O resultado deste estudo, por mais simples que seja, é desconsolador. Nós, filhos deste tempo, não estamos no bom caminho. Habitualmente procuramos aquilo que nos é útil, que nos é cómodo, que nos é agradável. Neste ponto, mesmo no campo religioso e eclesial, registam-se muitas pretensões e muitas condescendências. Queremos abolir do nosso ideal de vida a renúncia e o esforço. Queremos conhecer tudo, e também, frequentemente, experimentar tudo. O mundo, de que devemos ter muita compaixão, quando o encaramos sob o aspecto da humanidade, que devemos amar tanto, já não nos infunde medo, quando se nos apresenta sob o outro aspecto, não menos real do que o primeiro, de amoralidade ou de regra teórico-prática de gozo da vida. Já não escutamos a voz indignada de Cristo que esconjura este nosso mundo gozador e sempre disponível perante a baixeza moral: « Raça incrédula e perversa, até quando estarei convosco ? » (Mt 17, 16; cfr. 11, 16).

Mas, filhos caríssimos, não devemos encerrar este rápido balanço das directrizes morais do nosso tempo, sem indicar algumas tendências positivas, das mais variadas procedências, que vêm apoiar, consciente ou inconscientemente, a antiga sabedoria ascética da Igreja. Porventura, São Paulo não lançava mão do espírito agonístico, próprio do soldado (cfr. Ef 6, 11-13), ou próprio de quem pratica o desporto (cfr. 1 Cor 9, 24-27), para educar os novos cristãos no exercício enérgico e ascético da vontade, já solicitada e amparada pela graça (cfr. Rom 12, 2; 1 Pdr 5, 10) ?

Em algumas formas da contestação actual e em alguns dos seus motivos mais profundos, não se esconde talvez uma rejeição do hedonismo convencional, da mediocridade burguesa, do conformismo condescendente, na aspiração de um comportamento moral mais simples e severo e também mais pessoal ? E não batem à porta das nossas consciências algumas pretensões austeras da juventude, como a da sinceridade nas palavras e no modo de viver, a da pobreza considerada libertação do pesadelo da idolatria económica, e a de uma corajosa tentativa da imitação de Cristo ?
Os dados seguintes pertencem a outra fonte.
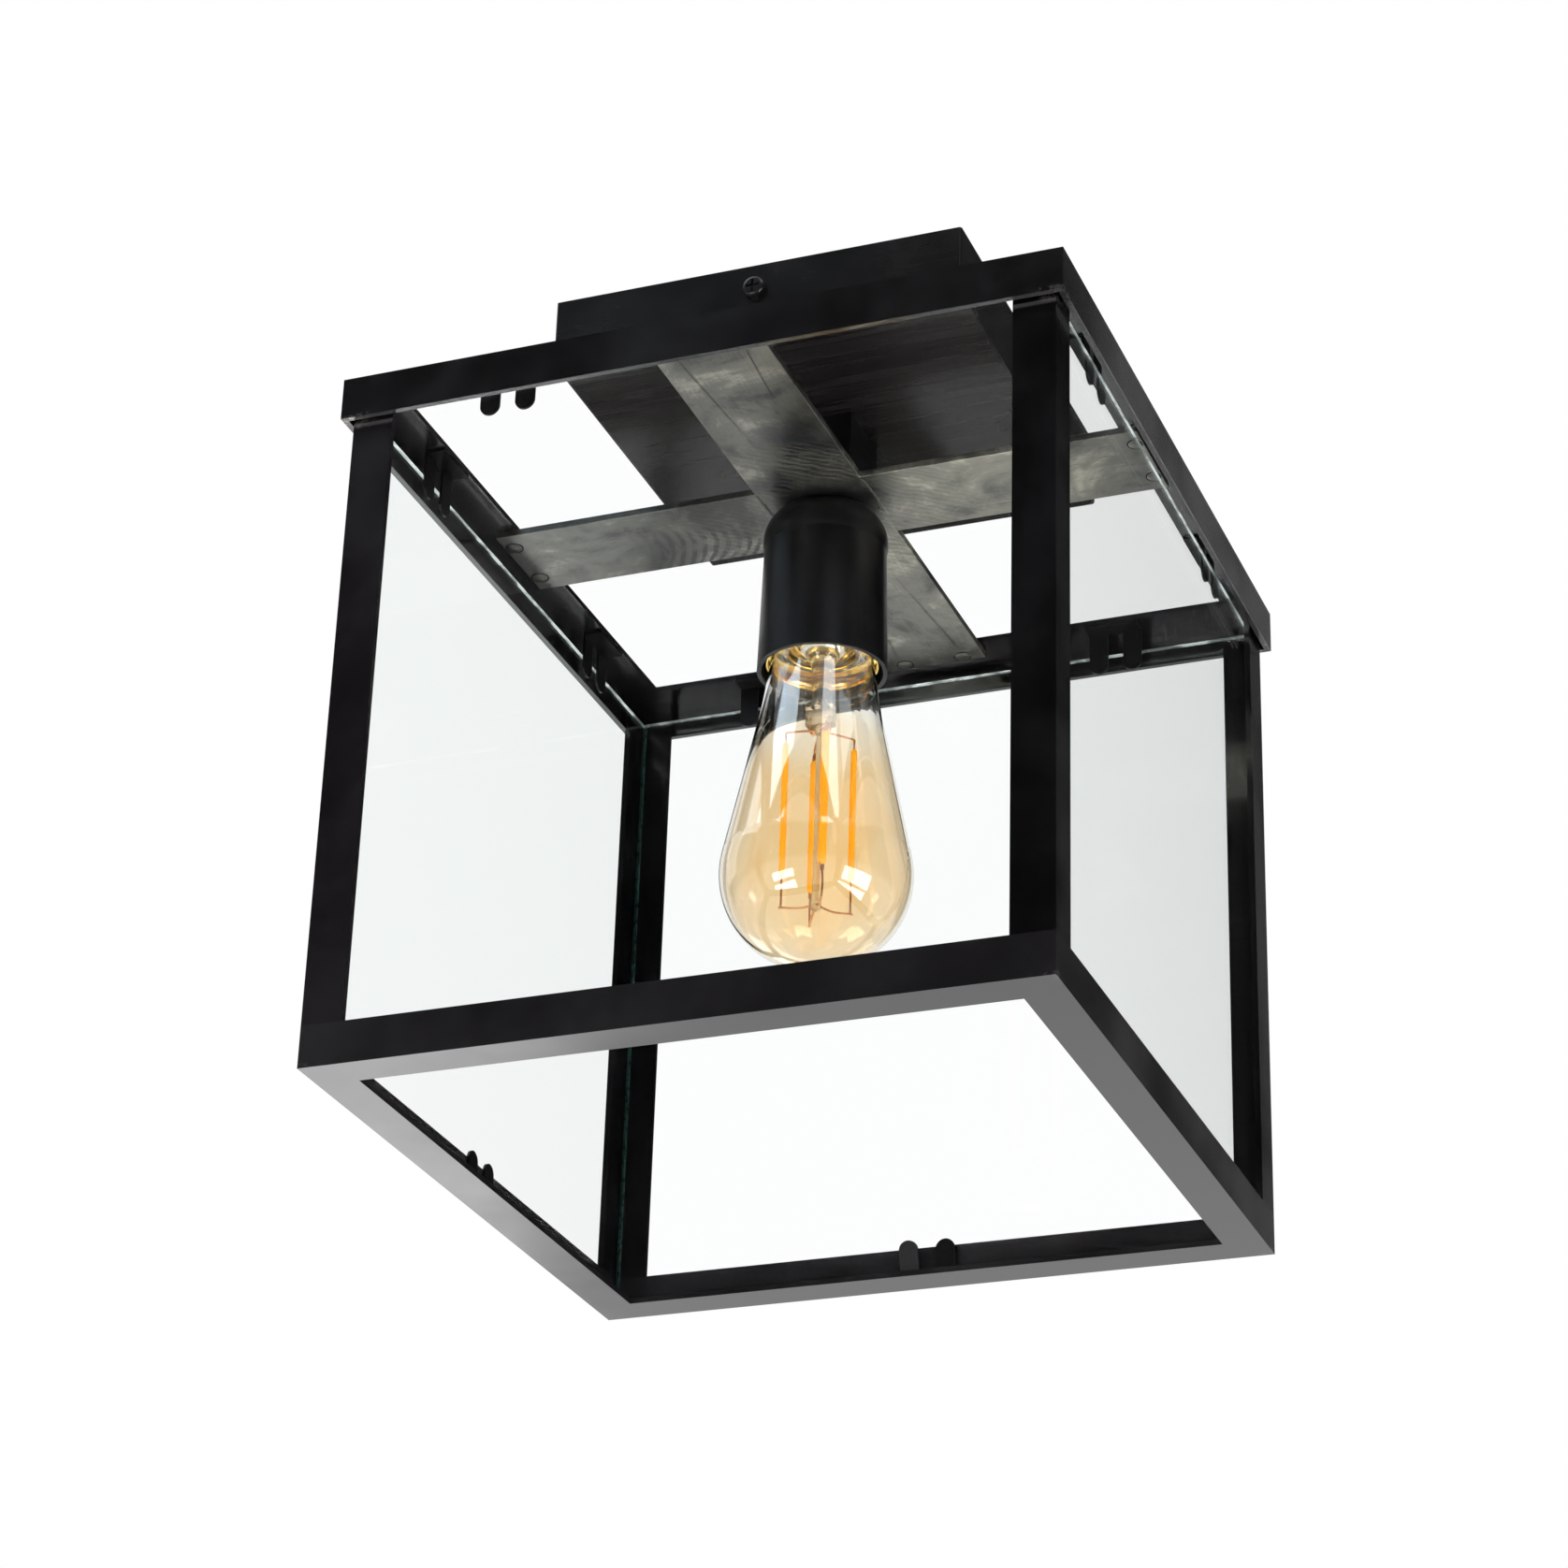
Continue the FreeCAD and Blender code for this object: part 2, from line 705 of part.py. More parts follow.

Existem fenómenos positivos até nos costumes decadentes do nosso século, e também há programas de grande austeridade concernentes à perfeição cristã, mesmo nos documentos do Concílio (cfr. Lumen Gentium, n. 40), nos quais muitas pessoas, superficiais e míopes ou preguiçosas e fracas, pretendem encontrar uma anistia indulgente à concepção hedonista e naturalista do comportamento moral dos nossos dias. A época actual tem necessidade de cristãos fortes. A Igreja, que hoje se mostra tão moderada nas suas exigências práticas e ascéticas, precisa de filhos corajosos, formados na escola do Evangelho. E, portanto, o seu convite à mortificação da carne e à penitência do espírito é sempre muito actual. Que o Senhor vos ajude a meditá-lo e a segui-lo, com a nossa Bênção Apostólica.